— begin MATERIAL SUPPLIED —

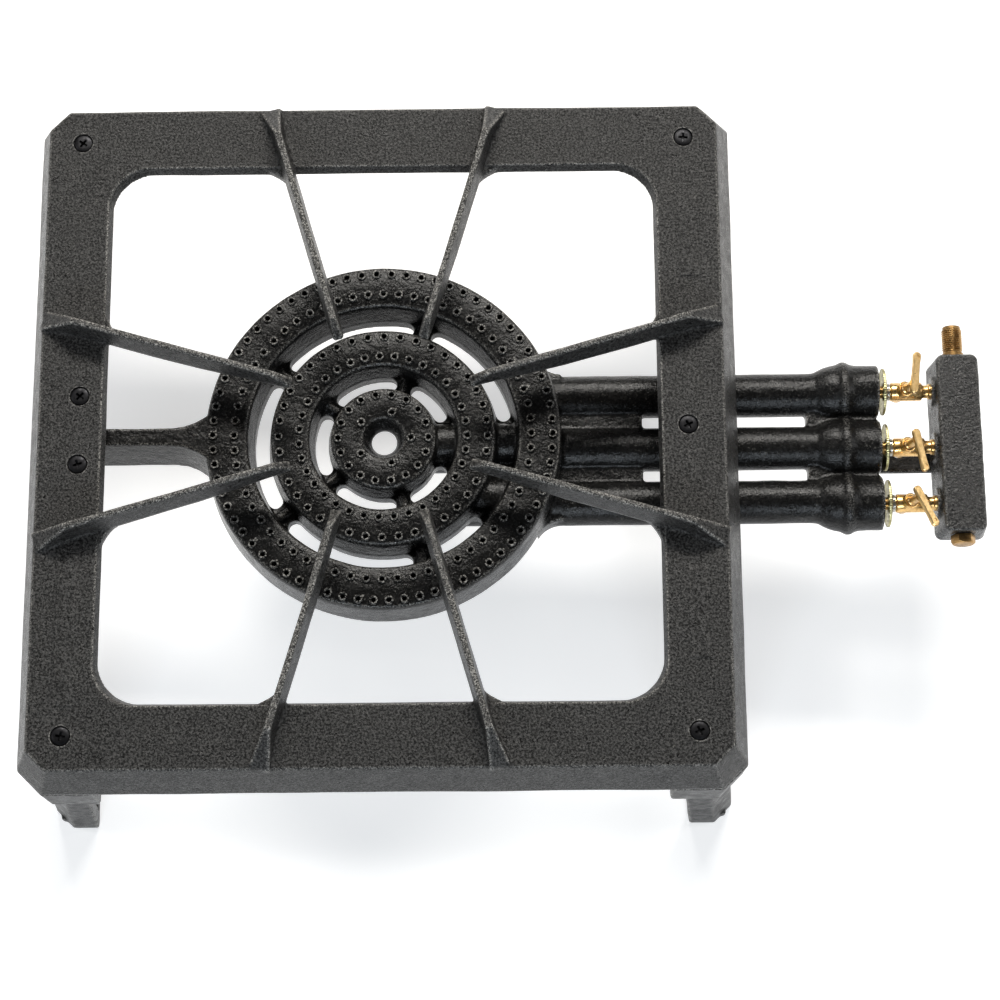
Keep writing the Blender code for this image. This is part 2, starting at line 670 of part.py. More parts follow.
def nut_mesh(half_width, hole, low, high):
    return cut(prism(hexagon(half_width), low, high), rod(hole, low - 0.0010, high + 0.0010, 12))


def shutter_mesh():
    """Dished air shutter with a hub; its hollow side looks along -Z."""
    hub = 0.0052
    bore = SPIGOT_RADIUS + GAP
    half = SHUTTER_THICKNESS / 2
    rim = SHUTTER_RADIUS
    return revolve(((bore, -0.0010), (hub, -0.0010), (hub, -half + 0.0002), (rim - 0.0030, -half),
                    (rim - 0.0004, -half - 0.0010), (rim, -half - 0.0006), (rim, half - 0.0008),
                    (rim - 0.0030, half), (bore, half + 0.0002)), 24)


def shutter_spring(name, row, material):
    """Two-turn spring that keeps the shutter from turning by itself."""
    turns = 2.0
    steps = 24
    start = SHUTTER_X + SHUTTER_THICKNESS / 2 + 0.0002 + GAP + SPRING_WIRE
    travel = VALVE_START - GAP - SPRING_WIRE - start
    points = []
    for step in range(steps + 1):
        angle = 2 * math.pi * turns * step / steps
        points.append((start + travel * step / steps, SPRING_RADIUS * math.cos(angle),
                       SPRING_RADIUS * math.sin(angle)))
    curve = bpy.data.curves.new(name, "CURVE")
    curve.dimensions = "3D"
    curve.bevel_depth = SPRING_WIRE
    curve.bevel_resolution = 0
    curve.use_fill_caps = True
    spline = curve.splines.new("POLY")
    spline.points.add(steps)
    for point, place_on_coil in zip(spline.points, points):
        point.co = (*place_on_coil, 1.0)
    curve.materials.append(material)
    item = bpy.data.objects.new(name, curve)
    item.location = (0.0, ROWS[row], AXIS_Z)
    item.parent = STAND
    bpy.context.scene.collection.objects.link(item)


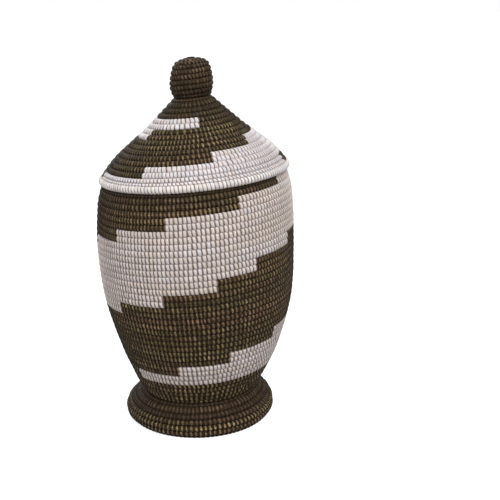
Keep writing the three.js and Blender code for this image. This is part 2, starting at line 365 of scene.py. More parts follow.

— end MATERIAL SUPPLIED —

(EXERCISE TASK): Work through the data and report how many of its lines hold the word "scene", giving only the figure.

(TASK ANSWER): 2